The fact that a credit report helps these groups of individuals determine if you should be granted credit or not, means that credit reports are important. Thus, you need to make sure that the information on your credit report is accurate and complete. Most of these individuals can access your credit report without your knowledge, so, regularly check your credit report to make sure it is correct and up-to-date.
A credit report shows detailed information about how you handle your credit accounts, the types of accounts, payment history, public records, and personal information about the customer. This includes your social security numbers, previous address, current address, name, tax lien, etc.

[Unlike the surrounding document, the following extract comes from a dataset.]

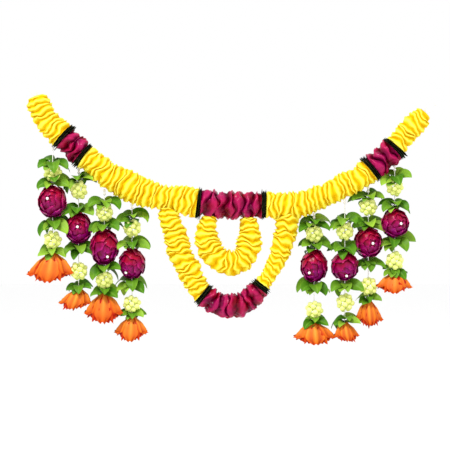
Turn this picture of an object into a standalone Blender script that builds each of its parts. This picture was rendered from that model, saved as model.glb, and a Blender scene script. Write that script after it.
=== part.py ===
"""A toran, the festive hanging that is strung over a doorway.

A swag of gathered cloth frills hangs between two nails. Two frilled loops hang under its middle, one
inside the other, and four strands of leaf sprays, rose balls and bell flowers hang under each side.
It hangs in the XZ plane: X runs to the right, Y into the wall and Z up. The origin is midway
between the two nails. Lengths in the tables are millimetres, and MM turns them into metres.
"""

import math
from collections import namedtuple

import bmesh
import bpy
from mathutils import Vector, noise
from mathutils.bvhtree import BVHTree

MM = 0.001
GAP = 0.3 * MM  # clear space left between pieces that rest on each other

# A route's points, and the radius of the frills there.
Row = namedtuple("Row", "x z radius")

SWAG = [
    Row(-437, 10, 25),
    Row(-430, -8, 28),
    Row(-416, -37, 28),
    Row(-396, -61, 29),
    Row(-375, -80, 31),
    Row(-356, -98, 29),
    Row(-331, -121, 31),
    Row(-319, -130, 29),
    Row(-285, -159, 29),
    Row(-253, -178, 33),
    Row(-208, -199, 34),
    Row(-166, -213, 30),
    Row(-130, -218, 32),
    Row(-87, -225, 34),
    Row(-74, -228, 30),
    Row(-2, -232, 32),
    Row(71, -232, 30),
    Row(100, -233, 31),
    Row(140, -233, 31),
    Row(174, -223, 29),
    Row(207, -210, 27),
    Row(247, -190, 29),
    Row(285, -171, 27),
    Row(309, -152, 31),
    Row(335, -130, 31),
    Row(362, -105, 28),
    Row(375, -88, 26),
    Row(401, -57, 27),
    Row(430, -27, 21),
]
LARGE_LOOP = [
    Row(-143, -236, 24),
    Row(-138, -267, 25),
    Row(-127, -294, 27),
    Row(-116, -339, 28),
    Row(-93, -381, 28),
    Row(-73, -420, 26),
    Row(-64, -430, 24),
    Row(-54, -438, 26),
    Row(-33, -451, 27),
    Row(-4, -457, 27),
    Row(23, -451, 27),
    Row(42, -438, 26),
    Row(57, -422, 24),
    Row(68, -408, 21),
    Row(78, -394, 18),
    Row(91, -372, 19),
    Row(106, -342, 22),
    Row(117, -304, 26),
    Row(122, -268, 27),
    Row(121, -236, 25),
]
SMALL_LOOP = [
    Row(-47, -236, 16),
    Row(-52, -264, 19),
    Row(-57, -292, 26),
    Row(-51, -325, 29),
    Row(-32, -350, 29),
    Row(-6, -360, 29),
    Row(21, -352, 29),
    Row(36, -330, 29),
    Row(39, -302, 28),
    Row(37, -270, 20),
    Row(35, -236, 16),
]

# Cloth that is gathered on the core thread. pitch is the length of one frill along the thread, and depth
# the share of the radius between a frill's crest and the groove beside it.
Cloth = namedtuple("Cloth", "pitch depth lean")
YELLOW = Cloth(pitch=16, depth=0.13, lean=2.2)
MAGENTA = Cloth(pitch=13, depth=0.17, lean=1.6)
DARK = Cloth(pitch=8, depth=0.12, lean=0.6)
SIDES = 12
LEANS_ROUND = 3  # waves of a frill's crest in one turn
LUMP = 0.10  # unevenness of the bunched cloth, as a share of the radius
LUMP_LONG = 32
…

A credit report is a fine way of checking your credit score and making sure that your personal and account information is correct. Also, it helps you identify signs of potential identity theft. Besides, knowing the information on your credit report helps you to determine your chances of getting a loan or credit and allows you to improve your credit and become attractive to creditors.
Creditors, lenders, insurance companies, potential employers, potential landlords, collection agencies, and similar organizations use the information in your credit score to determine if an application for a loan, credit, insurance, job, or lease should be granted or not.
You are entitled to a free copy of your credit report every year from each of the three national credit bureaus. However, it is not automatic, you have to order your report and you can order online from annualcreditreport.com, which is the only authorized website for free credit reports, or call 18773228228.
According to the Federal Trade Commission, the information on your credit report goes way back to seven to ten years ago. Besides, some data might appear longer. This is to make sure that creditors can make good judgments about you based on your past and current financial activities. Probably, you got better, making bills on time or you got worse.